Picture this: You asked someone to lead this project. Someone capable who knows the business. You made it clear they're accountable for delivery. Their name is on it. You're counting on them.
But things aren't moving as fast as you expected. Decisions seem to take forever. When you ask why, you hear about needing to build consensus or get alignment. Resources that were supposed to be dedicated keep getting pulled back into operations. When you ask your project leader about it, they mention conflicts or obstacles, but you're not sure why they can't just... handle it.
Sometimes you wonder if they're strong enough for the role. They seem to escalate a lot of things that feel like they should be able to resolve on their own. You find yourself thinking they need to be more decisive, more assertive...to take ownership.
What's actually happening: Your project leader is fighting battles they can't win. Everything is a negotiation. They're competing for resources with people who outrank them. They're trying to coordinate across departments that don't have to listen to them. When tasks slip or quality is poor, they have no authority to push back. Maybe you announced them in the role but haven't visibly backed them since. Or maybe their authority was never made clear to the organization. Either way, there are no consequences when people ignore them. Even trained project managers can struggle without formal authority. But leading cross-functional change is radically different from leading within your own area. Technical expertise doesn't translate to organizational influence.
Why this kills projects: Without real authority and your visible backing, every day is a battle your project leader loses. Resources get reclaimed. Decisions get overridden. Work slips with no accountability. Your capable person burns out trying to negotiate their way through obstacles that require executive authority to remove. The project stalls. And when it fails, you'll wonder why they couldn't lead effectively... when the reality is, you never gave them the organizational power or protection to do so.
Picture this: You set up oversight for this project. There's a steering committee with the right people. Regular meetings. Updates get shared. Issues get discussed. It looks like proper oversight.
But somehow, the same issues keep showing up meeting after meeting. Decisions that need to be made... who's ultimately accountable, how conflicts get resolved, what happens when deadlines slip... those don't seem to get decided. People give updates. Everyone nods. The meeting ends. Then next time, it's the same conversation.

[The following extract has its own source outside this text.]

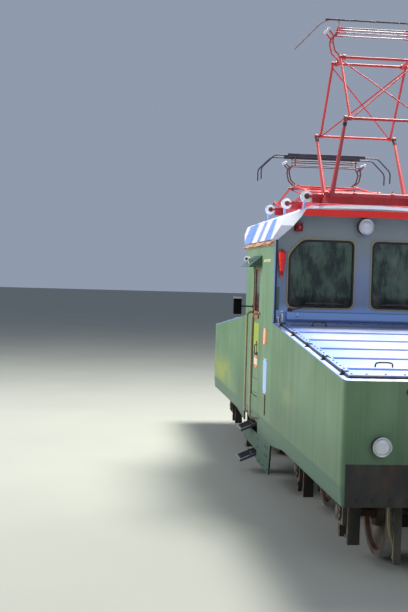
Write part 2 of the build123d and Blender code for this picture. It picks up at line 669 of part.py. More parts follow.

You're starting to notice attendance dropping off. Or people showing up but clearly distracted. Nothing ever seems to get resolved. No one's driving. When deliverables slip, there are no consequences. It's starting to feel like everyone's just going through the motions.

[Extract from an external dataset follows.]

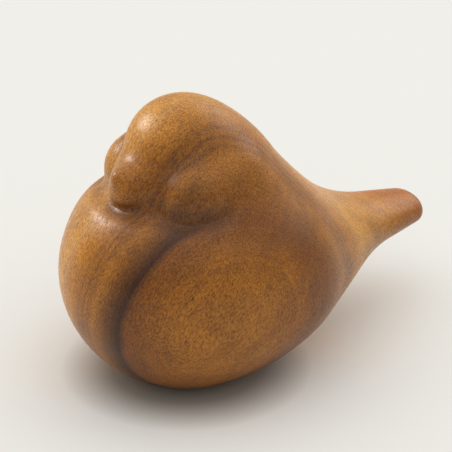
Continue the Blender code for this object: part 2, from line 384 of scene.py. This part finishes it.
def make_body(skin_mesh, wood, raw_wood):
    body = new_object("body_carved", skin_mesh.copy())
    body.data.materials.append(wood)
    combine(body, floor_slab(), "DIFFERENCE", wood)
    chamber = bmesh.new()
    add_ball(chamber, CHAMBER_CENTRE, CHAMBER_RADII, segments=96, rings=48)
    combine(body, new_object("chamber", mesh_from("chamber", chamber)), "DIFFERENCE", raw_wood)

    seat = PLUG_RADIUS + FIT
    bore = SPIGOT_RADIUS + FIT
    ledge = PLUG_RIM + FIT
    combine(body, turned("plug_seat", ((0, UNDER_BELLY), (seat, UNDER_BELLY), (seat, ledge),
                                       (bore, ledge), (bore, SPIGOT_TOP + 6.0),
                                       (0, SPIGOT_TOP + 6.0)), PLUG_Y),
            "DIFFERENCE", raw_wood)

    ramp_fall = WINDOW_FRONT - RAMP_FRONT
    chamber_back = CHAMBER_CENTRE[1] + CHAMBER_RADII[1]
    combine(body, side_prism("window", (
        (chamber_back - 5.0, PASSAGE_TOP), (chamber_back - 5.0, LIP_HEIGHT),
        (WINDOW_FRONT, LIP_HEIGHT), (RAMP_FRONT, LIP_HEIGHT - ramp_fall),
        (WINDOW_BACK, LIP_HEIGHT - ramp_fall), (WINDOW_BACK, PASSAGE_TOP)), WINDOW_HALF_WIDTH),
        "DIFFERENCE", raw_wood)
    combine(body, side_prism("block_channel", (
        (WINDOW_BACK - FIT, ceiling(WINDOW_BACK)), (WINDOW_BACK - FIT, UNDER_TAIL),
        (BEHIND_TAIL, UNDER_TAIL), (BEHIND_TAIL, ceiling(BEHIND_TAIL))), WINDOW_HALF_WIDTH + FIT),
        "DIFFERENCE", raw_wood)

    for diameter, x, y in FINGER_HOLES:
        for side in (-1, 1):
            middle = Vector((side * x, y, DRILL_MIDDLE)) * MM
            hole = bmesh.new()
            bmesh.ops.create_cone(hole, cap_ends=True, segments=64, radius1=diameter / 2 * MM,
                                  radius2=diameter / 2 * MM, depth=DRILL_LENGTH * MM,
                                  matrix=Matrix.Translation(middle))
            drill = new_object("finger_hole", mesh_from("finger_hole", hole))
            combine(body, drill, "DIFFERENCE", raw_wood)
    return body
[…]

What's actually happening: The oversight structure exists on paper, but nobody's actually steering. Meetings are information-sharing, not decision-making. The hard questions... who's really in charge, what gets prioritized when resources are tight, what happens when people don't deliver... those never get answered. No one wants to be the person making tough calls. So issues get discussed, acknowledged, and tabled. Again and again. The oversight you set up has become a charade. Everyone shows up, but nothing of substance happens.
Why this kills projects: Problems that require executive decisions just sit there, unresolved. The project has no real direction because no one at the top is actually steering. Accountability doesn't exist because there are no consequences. The team watches this happen and loses faith. By the time you realize the oversight structure is theater, months are gone and the project is adrift.